Communication matters. If you anticipate a short week, contacting funders early with a plan can preserve options. Silence until NSF events occur often triggers stricter collection paths and narrows refinancing opportunities.
Exit Planning and Payoff Sequencing
Exiting stacked positions typically requires payoff letters, precise balance verification, and coordinated timing so one payoff does not default another. Work with a single internal owner responsible for documentation and calendar control. If refinance is part of the plan, assemble complete statements and a written explanation of how the new structure lowers total weekly burden.

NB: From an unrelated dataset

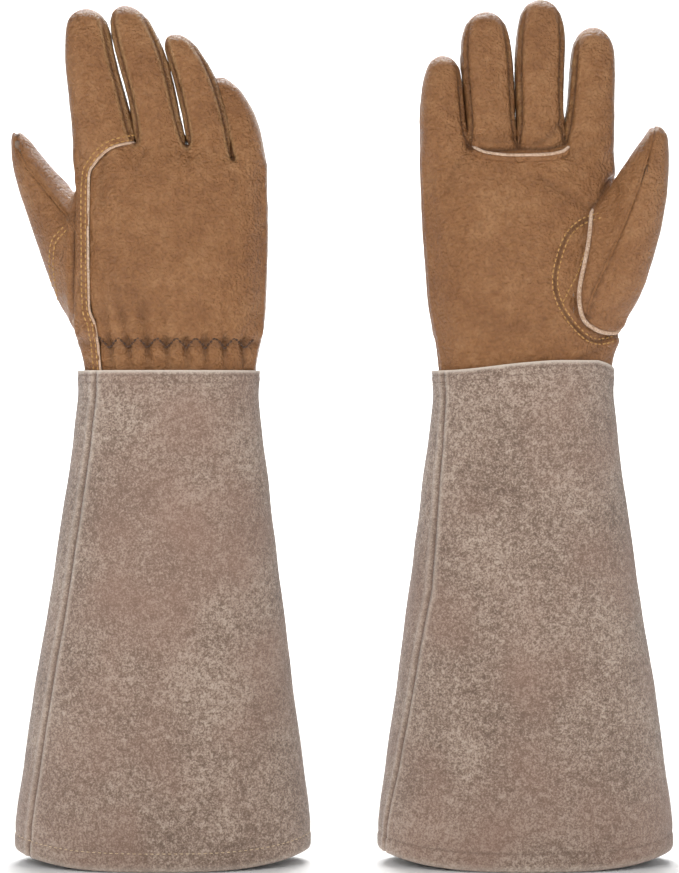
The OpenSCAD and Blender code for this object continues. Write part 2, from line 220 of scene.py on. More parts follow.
# %% Grain leather
def grain_leather(name, dark, middle, light, pebble_mm=1.4):
    material, tree, shader = new_material(name, Roughness=0.42, IOR=1.5)
    place = add_node(tree, "ShaderNodeTexCoord").outputs["Object"]
    cloud = add_node(tree, "ShaderNodeTexNoise", {"Vector": place},
                     {"Scale": 38.0, "Detail": 5.0, "Roughness": 0.6})
    blotch = add_node(tree, "ShaderNodeTexNoise", {"Vector": place},
                      {"Scale": 210.0, "Detail": 3.0, "Roughness": 0.65})
    tone = add_node(tree, "ShaderNodeMath", {0: cloud.outputs["Fac"], 1: blotch.outputs["Fac"]},
                    operation="ADD")
    base = ramp_of(tree, add_node(tree, "ShaderNodeMath", {0: tone.outputs[0]}, {1: 0.5},
                                  operation="MULTIPLY").outputs[0],
                   [(0.36, dark), (0.5, middle), (0.64, light)])
    pebbles = add_node(tree, "ShaderNodeTexVoronoi", {"Vector": place},
                       {"Scale": 1000 / pebble_mm, "Randomness": 1.0}, feature="SMOOTH_F1")
    furrow = add_node(tree, "ShaderNodeMapRange", {"Value": pebbles.outputs["Distance"]},
                      {"From Min": 0.3, "From Max": 0.75, "To Min": 0.0, "To Max": 1.0})
    # Painted shade: this attribute darkens the seams, creases, pleats and the leather under the thumb's
    # welt towards a deep brown.
    fold = add_node(tree, "ShaderNodeAttribute", attribute_name="fold")
    worn = add_node(tree, "ShaderNodeAttribute", attribute_name="worn")
    darker = add_node(tree, "ShaderNodeMix", {0: fold.outputs["Fac"], 6: base},
                      {7: linear("#4E3019")}, data_type="RGBA")
    pale = add_node(tree, "ShaderNodeMix", {0: worn.outputs["Fac"], 6: darker.outputs[2]},
                    {7: linear("#C29E70")}, data_type="RGBA")
    grooves = add_node(tree, "ShaderNodeMath", {0: furrow.outputs[0]}, {1: 0.3}, operation="MULTIPLY")
    skin = add_node(tree, "ShaderNodeMix", {0: grooves.outputs[0], 6: pale.outputs[2]},
                    {7: linear("#6B4526")}, data_type="RGBA")
    tree.links.new(skin.outputs[2], shader.inputs["Base Color"])
    gloss = add_node(tree, "ShaderNodeMapRange", {"Value": blotch.outputs["Fac"]},
                     {"From Min": 0.3, "From Max": 0.7, "To Min": 0.3, "To Max": 0.44})
    tree.links.new(gloss.outputs[0], shader.inputs["Roughness"])
    fine = add_node(tree, "ShaderNodeTexNoise", {"Vector": place},
                    {"Scale": 2600.0, "Detail": 2.0, "Roughness": 0.5})
    height = add_node(tree, "ShaderNodeMath", {0: fine.outputs["Fac"], 1: furrow.outputs[0]},
                      operation="SUBTRACT")
    wrinkle = add_node(tree, "ShaderNodeTexNoise", {"Vector": place},
                       {"Scale": 330.0, "Detail": 4.0, "Roughness": 0.55, "Distortion": 0.6})
    low = add_node(tree, "ShaderNodeBump", {"Height": wrinkle.outputs["Fac"]},
                   {"Strength": 0.75, "Distance": 0.0014})
    bump = add_node(tree, "ShaderNodeBump", {"Height": height.outputs[0], "Normal": low.outputs[0]},
                    {"Strength": 1.0, "Distance": 0.0007})
    tree.links.new(bump.outputs[0], shader.inputs["Normal"])
    return material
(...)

Broker Dynamics and Urgency Bias
Urgency-driven decisions—closing before a weekend payroll or a vendor deadline—reduce comparison time and increase the chance of unfavorable terms. Slow down enough to map total weekly obligations across all positions and to read remittance and reconciliation clauses. If a broker cannot explain total payback in plain dollars and calendar time, treat that as a signal to pause.
Healthy exits combine refinancing discipline with operational improvement: fewer renewals, clearer inventory and labor plans, and transparent communication with funders when performance diverges from forecast.
Metrics That Signal Real Improvement
Track contribution margin by SKU or service line, days of inventory on hand, and labor as a percent of sales. Financing should support measurable movement in at least one of these levers. If metrics stay flat across renewals, treat that as a prompt to seek restructuring advice and operational help—not another advance.
Documentation Habits That Reduce Risk
Keep a single ledger of advances with funder name, funded amount, estimated remaining balance, weekly debits, and contact channels. Owners who treat this as core financial infrastructure catch stacking drift earlier and negotiate from a stronger informational position.